Vice President JD Vance and administration officials claim they are legally prohibited from shifting emergency funds into SNAP, which has more than $5 billion earmarked for a contingency plan that officials claim cannot be tapped because of the impasse in Congress (Getty Images)

Standing outside the White House Thursday, Vice President JD Vance accused congressional Democrats of holding SNAP “hostage” in the shutdown battle.

“They’re going to say … ‘we’re going to deny people SNAP benefits unless you give us exactly what you want.’ That’s how a child behaves,” he said. “That is not how a responsible governing party behaves in the United States of America.”

The administration — which has claimed to find funds to pay troops and keep nutrition assistance programs afloat — has sought to make the shutdown as “painless as possible” but has reached a legal dead end when it comes to SNAP, according to Vance.

“The truth is, there’s no legal mechanism to do it,” House Speaker Mike Johnson said Thursday.

“There’s no such legal avenue to get SNAP funding now.

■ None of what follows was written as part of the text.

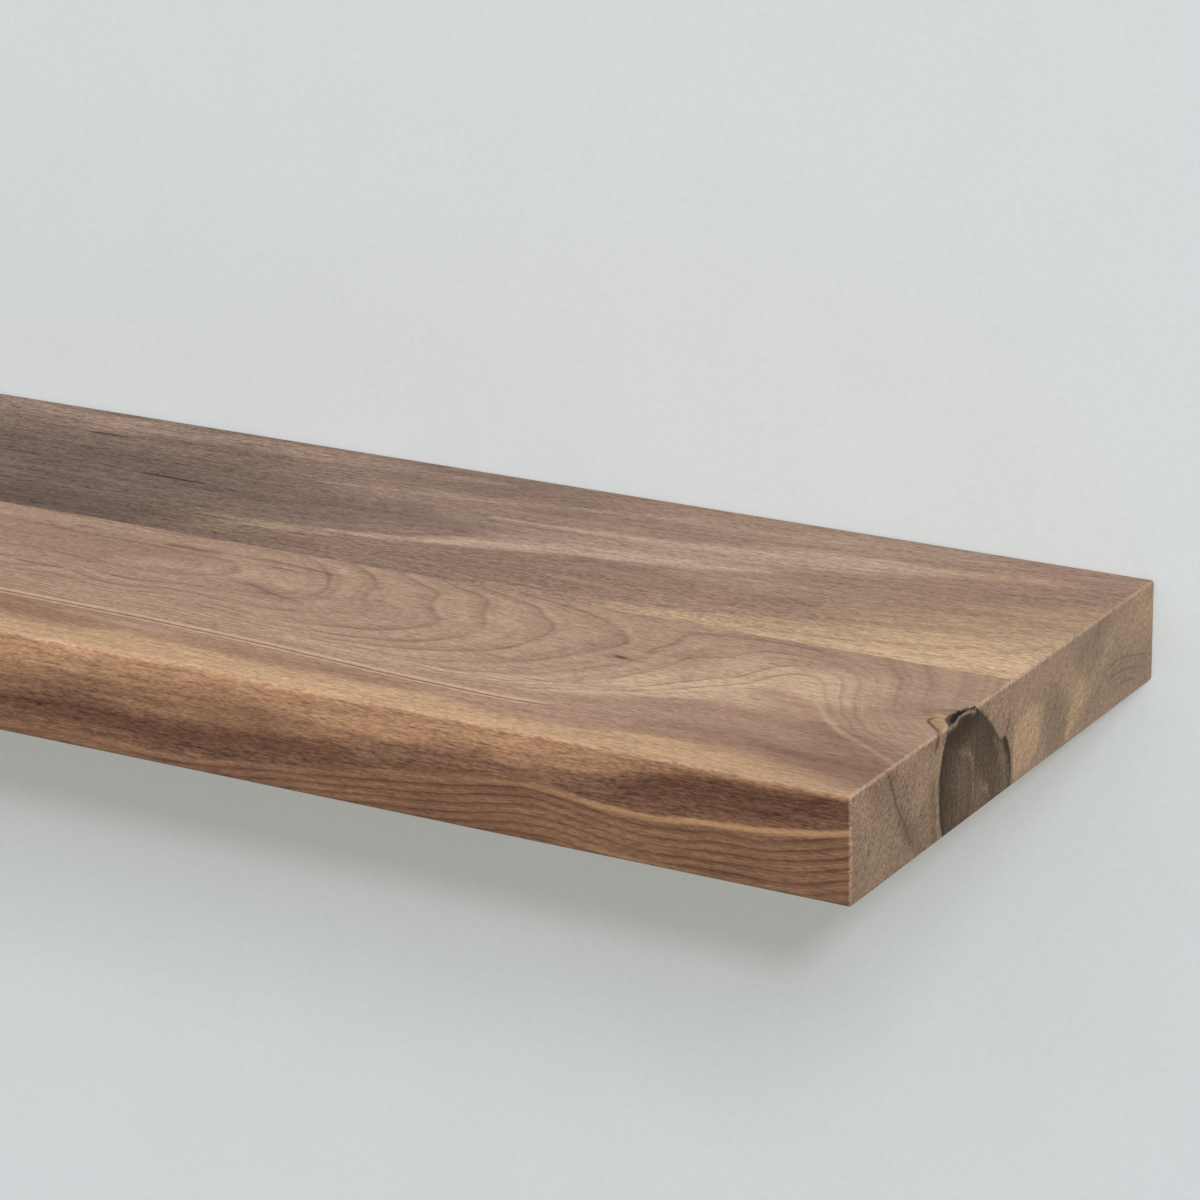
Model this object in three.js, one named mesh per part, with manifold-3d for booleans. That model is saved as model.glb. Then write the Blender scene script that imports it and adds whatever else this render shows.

It doesn’t exist,” he said. “The president has lamented this. … The simplest way to end the pain … is for the Democrats to do the obvious and right thing and vote for the nonpartisan finding measure so we can turn everything on. Then we can get back here and debate these extraneous issues.”

USDA Secretary Brooke Rollins appeared to concede that the potential expiration of SNAP for millions of Americans was, at least in part, indicative of a wider government failure.

“My message to America is first, the fact that your government is failing you right now,” she told reporters Friday. “That poverty is not red or blue, it is not a Democrat or Republican issue. Doesn’t matter who you voted for or even if you voted. That if you are in a position where you can’t feed your family, and you’re relying on that $187 dollars a month for an average family in the SNAP program, that we have failed you.”

Trump, hours later, falsely claimed that SNAP is “largely Democrats.”

“I want to help everybody. I want to help Democrats and the Republicans. But when you’re talking about SNAP, if you look it’s largely Democrats, they’re hurting their own people,” he said Friday.